# [Stated task]
Repeat each line exactly as it is written.

# [Data extract]
======

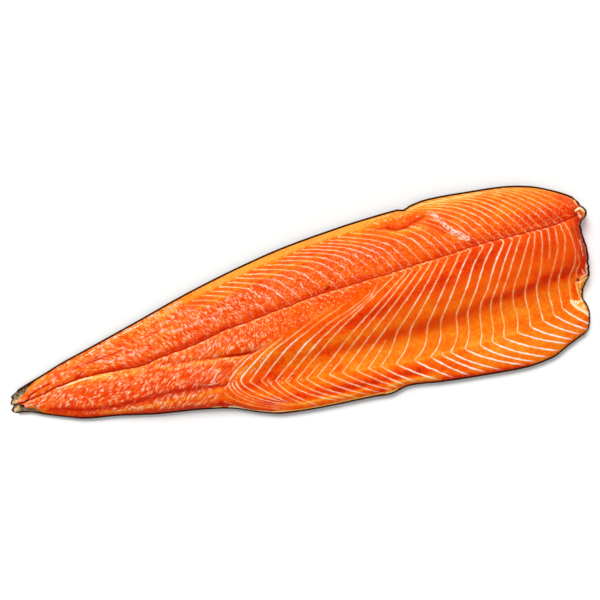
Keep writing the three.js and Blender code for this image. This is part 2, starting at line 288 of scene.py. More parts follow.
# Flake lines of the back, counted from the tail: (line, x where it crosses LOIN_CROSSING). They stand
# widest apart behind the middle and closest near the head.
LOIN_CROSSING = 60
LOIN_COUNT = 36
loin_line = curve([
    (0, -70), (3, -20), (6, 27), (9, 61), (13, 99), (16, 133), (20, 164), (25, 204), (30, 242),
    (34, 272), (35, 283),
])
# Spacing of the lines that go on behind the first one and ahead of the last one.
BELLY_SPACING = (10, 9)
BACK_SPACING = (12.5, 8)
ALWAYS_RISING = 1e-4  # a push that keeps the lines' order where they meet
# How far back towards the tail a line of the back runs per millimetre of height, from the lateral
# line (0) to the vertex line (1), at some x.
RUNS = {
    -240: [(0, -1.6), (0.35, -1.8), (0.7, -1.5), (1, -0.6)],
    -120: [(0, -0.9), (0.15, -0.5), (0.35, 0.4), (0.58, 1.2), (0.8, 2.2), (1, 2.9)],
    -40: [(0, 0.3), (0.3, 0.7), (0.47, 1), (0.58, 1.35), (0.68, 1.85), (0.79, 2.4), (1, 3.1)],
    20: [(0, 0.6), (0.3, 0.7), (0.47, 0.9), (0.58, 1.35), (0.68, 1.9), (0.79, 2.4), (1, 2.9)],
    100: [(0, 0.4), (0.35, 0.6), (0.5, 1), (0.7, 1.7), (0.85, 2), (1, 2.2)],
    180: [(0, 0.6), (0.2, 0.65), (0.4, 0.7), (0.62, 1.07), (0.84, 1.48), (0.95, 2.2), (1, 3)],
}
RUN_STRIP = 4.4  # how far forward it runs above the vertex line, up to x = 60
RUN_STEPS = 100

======

# [Result below]
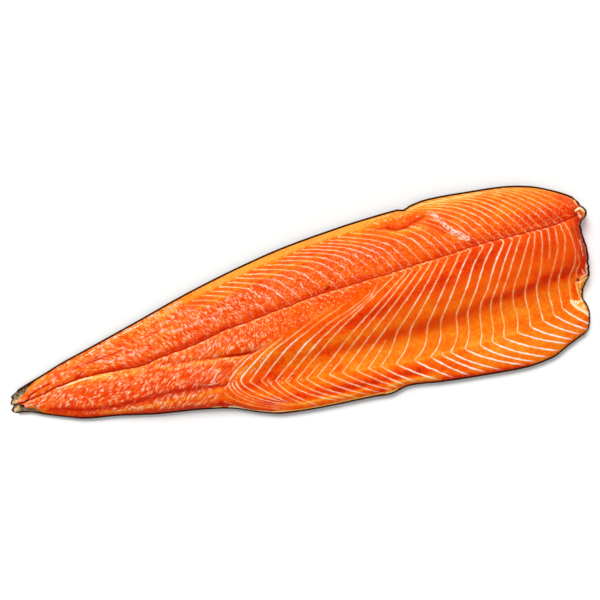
Keep writing the three.js and Blender code for this image. This is part 2, starting at line 288 of scene.py. More parts follow.
# Flake lines of the back, counted from the tail: (line, x where it crosses LOIN_CROSSING). They stand
# widest apart behind the middle and closest near the head.
LOIN_CROSSING = 60
LOIN_COUNT = 36
loin_line = curve([
    (0, -70), (3, -20), (6, 27), (9, 61), (13, 99), (16, 133), (20, 164), (25, 204), (30, 242),
    (34, 272), (35, 283),
])
# Spacing of the lines that go on behind the first one and ahead of the last one.
BELLY_SPACING = (10, 9)
BACK_SPACING = (12.5, 8)
ALWAYS_RISING = 1e-4  # a push that keeps the lines' order where they meet
# How far back towards the tail a line of the back runs per millimetre of height, from the lateral
# line (0) to the vertex line (1), at some x.
RUNS = {
    -240: [(0, -1.6), (0.35, -1.8), (0.7, -1.5), (1, -0.6)],
    -120: [(0, -0.9), (0.15, -0.5), (0.35, 0.4), (0.58, 1.2), (0.8, 2.2), (1, 2.9)],
    -40: [(0, 0.3), (0.3, 0.7), (0.47, 1), (0.58, 1.35), (0.68, 1.85), (0.79, 2.4), (1, 3.1)],
    20: [(0, 0.6), (0.3, 0.7), (0.47, 0.9), (0.58, 1.35), (0.68, 1.9), (0.79, 2.4), (1, 2.9)],
    100: [(0, 0.4), (0.35, 0.6), (0.5, 1), (0.7, 1.7), (0.85, 2), (1, 2.2)],
    180: [(0, 0.6), (0.2, 0.65), (0.4, 0.7), (0.62, 1.07), (0.84, 1.48), (0.95, 2.2), (1, 3)],
}
RUN_STRIP = 4.4  # how far forward it runs above the vertex line, up to x = 60
RUN_STEPS = 100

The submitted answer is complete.